The pianist Margaret Leng Tan was the connection to the next part of the influence. Tan became one of the leading interpreters of Cage’s prepared piano pieces, working closely with him for the last decade of his life.

George Crumb

George Crumb

She introduced the American composer Georg Crumb to Johns’ painting and Crumb responded with a work also entitled Perilous Night. It was part of his collection entitled Metamorphoses, where he composed his views of 20 paintings, from Kandinsky’s The Blue Rider (Book 1, no. 10) to Van Gogh’s The Starry Night (Book 2, no. 10). Kelle, Chagall, Whistler, Klimt, Picasso, O’Keeffe, and others, including Jasper Johns’ Perilous Night (Book 1, no. 6).

In transmuting sight into sound, Crumb is following the path established by Modest Mussorgsky in his piano cycle Pictures at an Exhibition.

George Crumb: Metamorphoses, Book 1 – No. 6. Perilous Night (after painting by Jasper Johns, 1990) (Marcantonio Barone, piano)

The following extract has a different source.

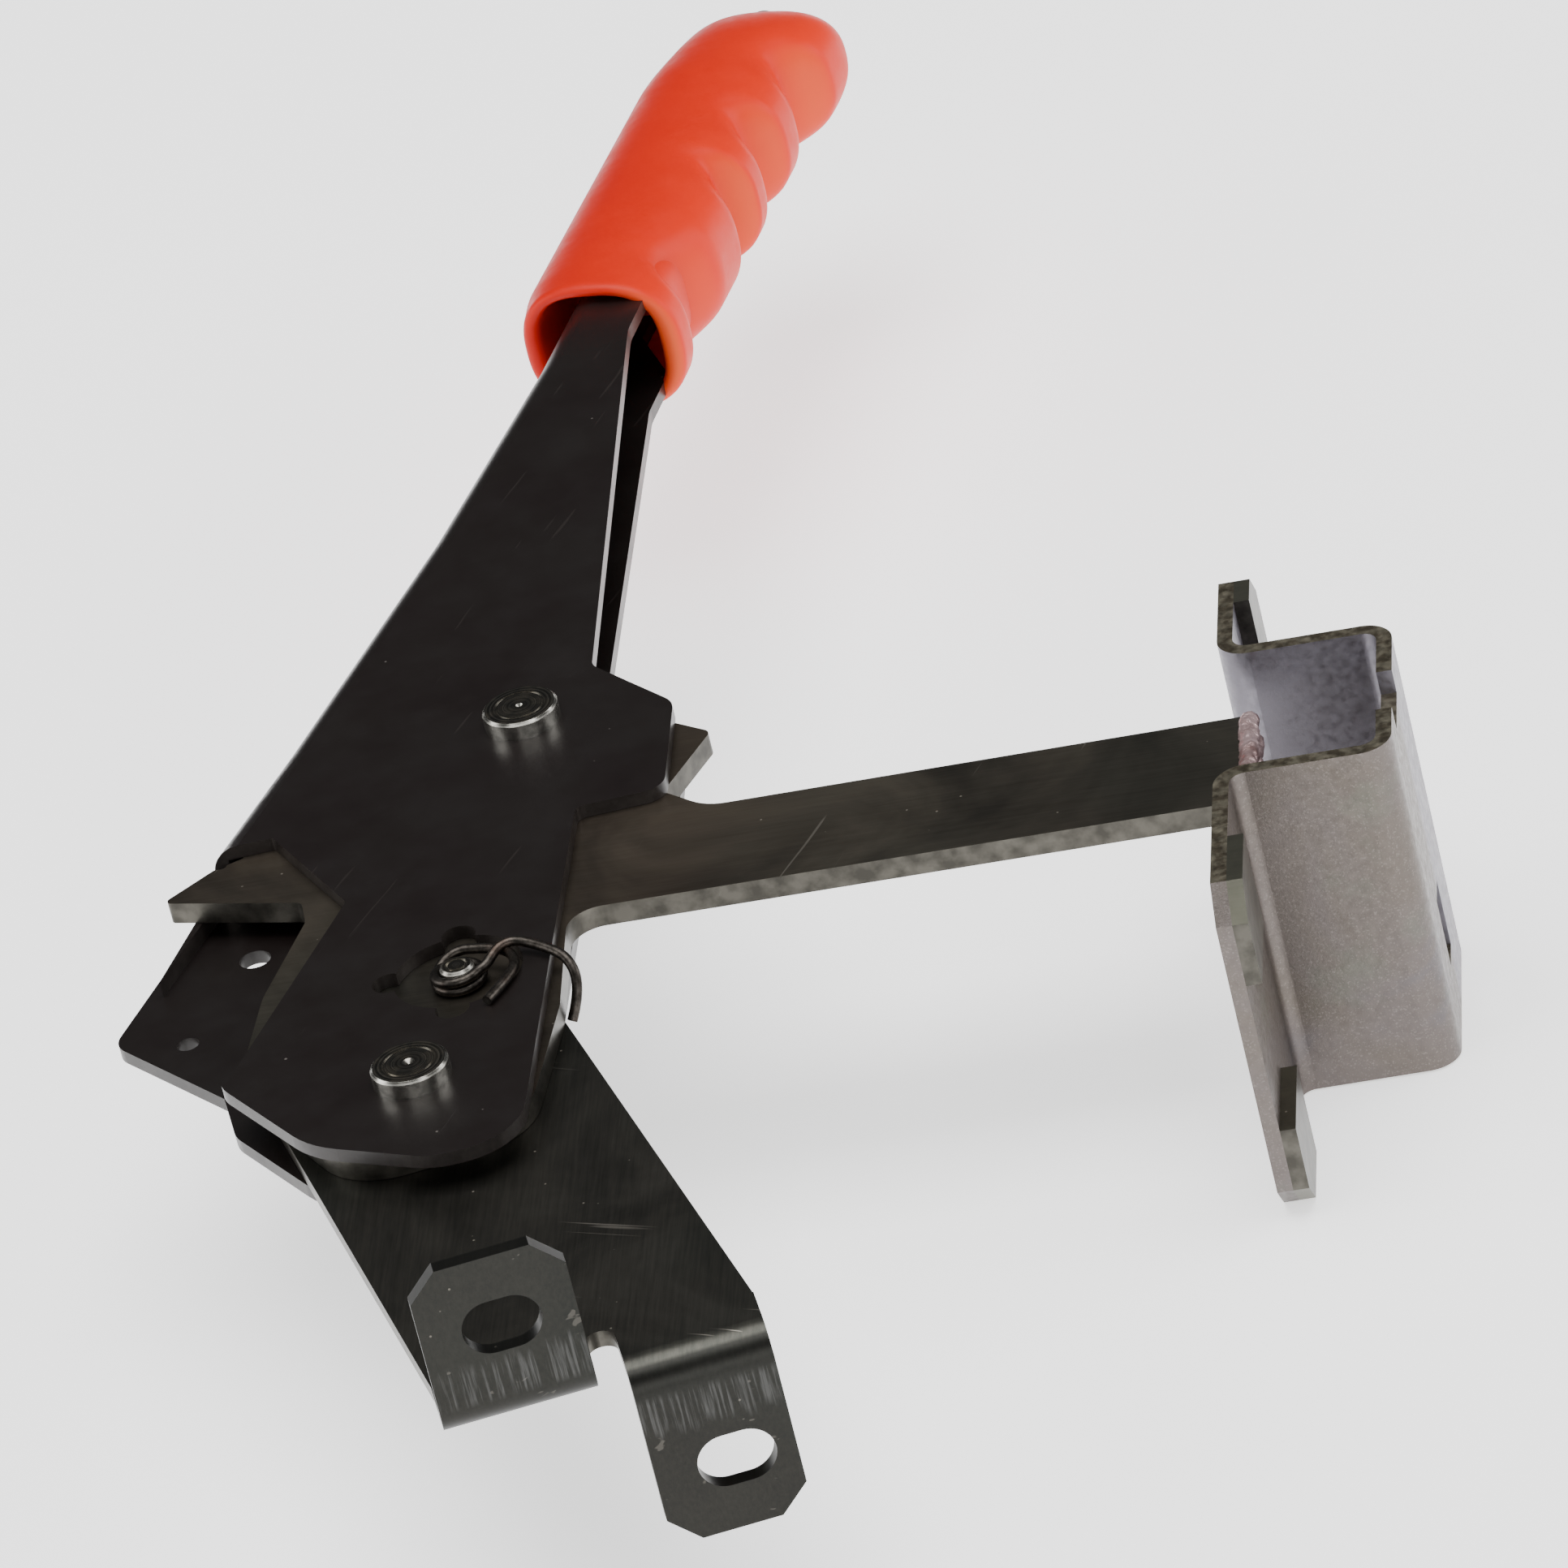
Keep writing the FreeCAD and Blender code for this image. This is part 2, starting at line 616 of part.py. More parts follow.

Tan says that ‘Crumb’s spontaneous response to The Perilous Night artwork was immediate and visceral and his ensuing the Perilous Night composition could not be more different from Cage’s.’ The melancholy and loneliness of Cage’s composition have turned into a whirling response, with bass notes that keep the top notes from flying completely off the piano. Cage’s and Johns’ references to mortality and emotion have changed completely in Crumb’s hands.